Record set:
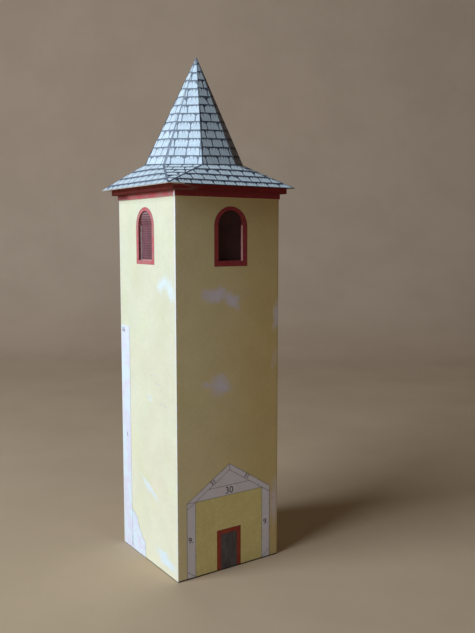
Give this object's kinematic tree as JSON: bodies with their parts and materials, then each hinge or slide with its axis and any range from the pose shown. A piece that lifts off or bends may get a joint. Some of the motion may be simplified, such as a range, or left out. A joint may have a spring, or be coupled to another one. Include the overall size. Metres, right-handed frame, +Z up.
{
  "type": "card model of a church tower",
  "caption": "Hollow square tower model of thin printed card, with arched louvre windows, a folded cornice and an eight-sided spire on a flared skirt.",
  "frame": {"origin": "centre of the base, on the ground that the tower stands on", "axes": "+Z up to the spire's tip; the front wall, with the printed door, faces -Y; the left wall faces -X"},
  "size_m": [0.0664, 0.0664, 0.2367],
  "materials": {
    "wall_card": "matt, printed pale yellow",
    "reveal_card": "matt, printed dark red and white",
    "louvre_card": "matt, printed dark grey slats",
    "tab_card": "matt, plain white",
    "cornice_card": "matt, printed red",
    "roof_card": "matt, printed pale blue tiles with slate blue joints"
  },
  "bodies": {
    "root": {"front_wall": "wall_card", "right_wall": "wall_card", "back_wall": "wall_card", "left_wall": "wall_card", "front_window_reveal": "reveal_card", "right_window_reveal": "reveal_card", "back_window_reveal": "reveal_card", "left_window_reveal": "reveal_card", "front_louvre_panel": "louvre_card", "right_louvre_panel": "louvre_card", "back_louvre_panel": "louvre_card", "left_louvre_panel": "louvre_card", "front_base_tab": "tab_card", "right_base_tab": "tab_card", "back_base_tab": "tab_card", "left_base_tab": "tab_card", "seam_tab": "tab_card", "front_cornice": "cornice_card", "right_cornice": "cornice_card", "back_cornice": "cornice_card", "left_cornice": "cornice_card", "front_skirt": "roof_card", "right_skirt": "roof_card", "back_skirt": "roof_card", "left_skirt": "roof_card", "front_right_broach": "roof_card", "back_right_broach": "roof_card", "back_left_broach": "roof_card", "front_left_broach": "roof_card", "front_spire_facet": "roof_card", "right_spire_facet": "roof_card", "back_spire_facet": "roof_card", "left_spire_facet": "roof_card", "front_right_spire_facet": "roof_card", "back_right_spire_facet": "roof_card", "back_left_spire_facet": "roof_card", "front_left_spire_facet": "roof_card"}
  },
  "joints": []
}
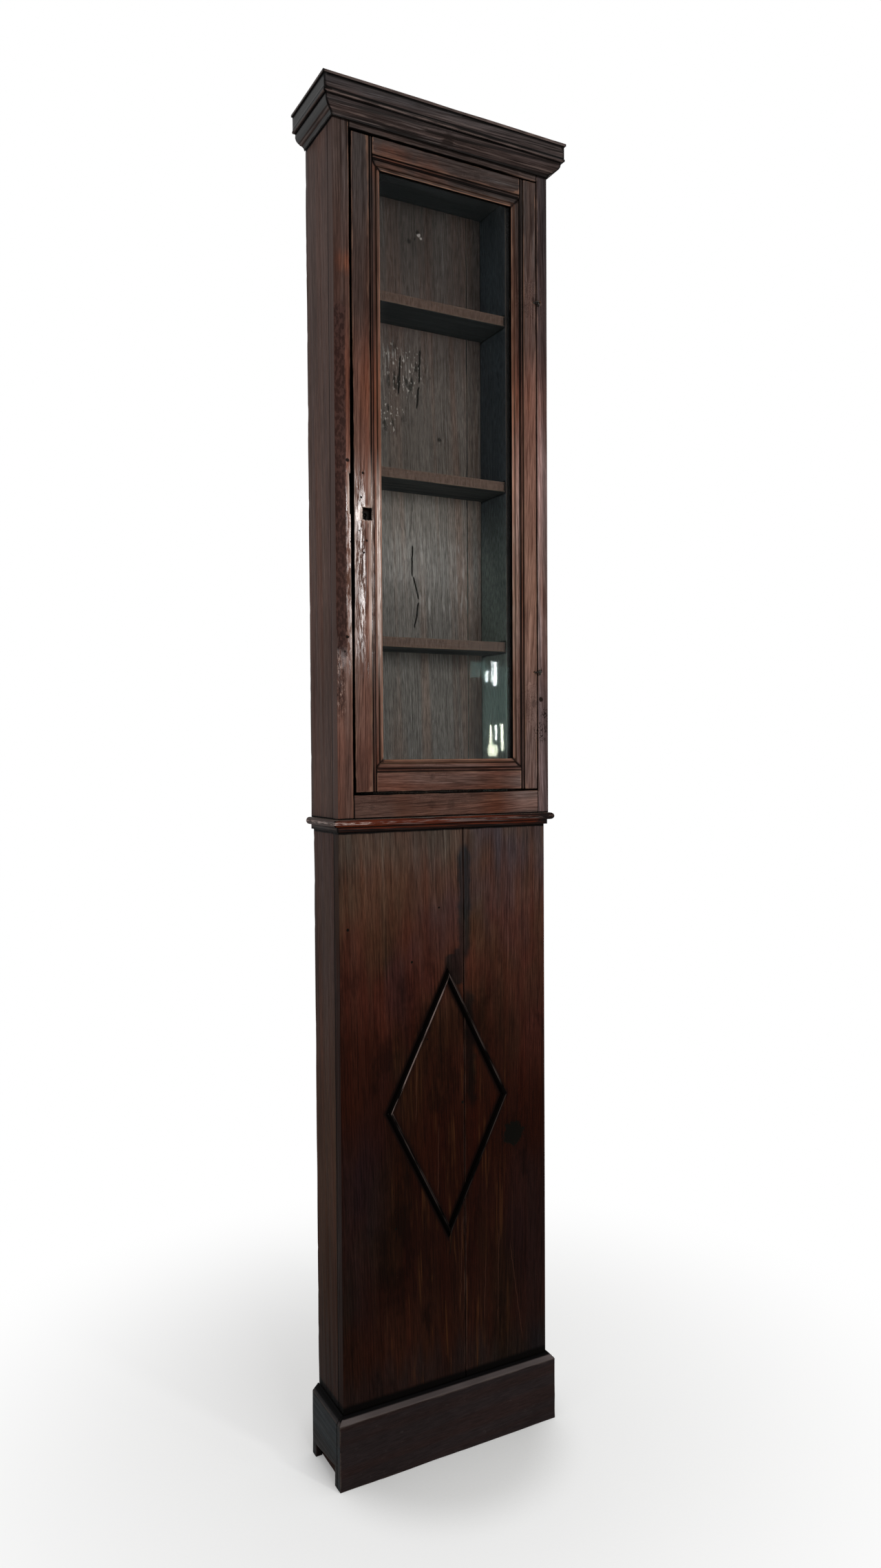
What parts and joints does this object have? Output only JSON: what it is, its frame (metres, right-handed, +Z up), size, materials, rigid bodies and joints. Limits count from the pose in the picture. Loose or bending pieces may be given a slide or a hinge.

Exercise instructions: Look over the records above and copy each line that includes the string "frame".

Final answer:
Give this object's kinematic tree as JSON: bodies with their parts and materials, then each hinge or slide with its axis and any range from the pose shown. A piece that lifts off or bends may get a joint. Some of the motion may be simplified, such as a range, or left out. A joint may have a spring, or be coupled to another one. Include the overall size. Metres, right-handed frame, +Z up.
  "frame": {"origin": "centre of the base, on the ground that the tower stands on", "axes": "+Z up to the spire's tip; the front wall, with the printed door, faces -Y; the left wall faces -X"},
What parts and joints does this object have? Output only JSON: what it is, its frame (metres, right-handed, +Z up), size, materials, rigid bodies and joints. Limits count from the pose in the picture. Loose or bending pieces may be given a slide or a hinge.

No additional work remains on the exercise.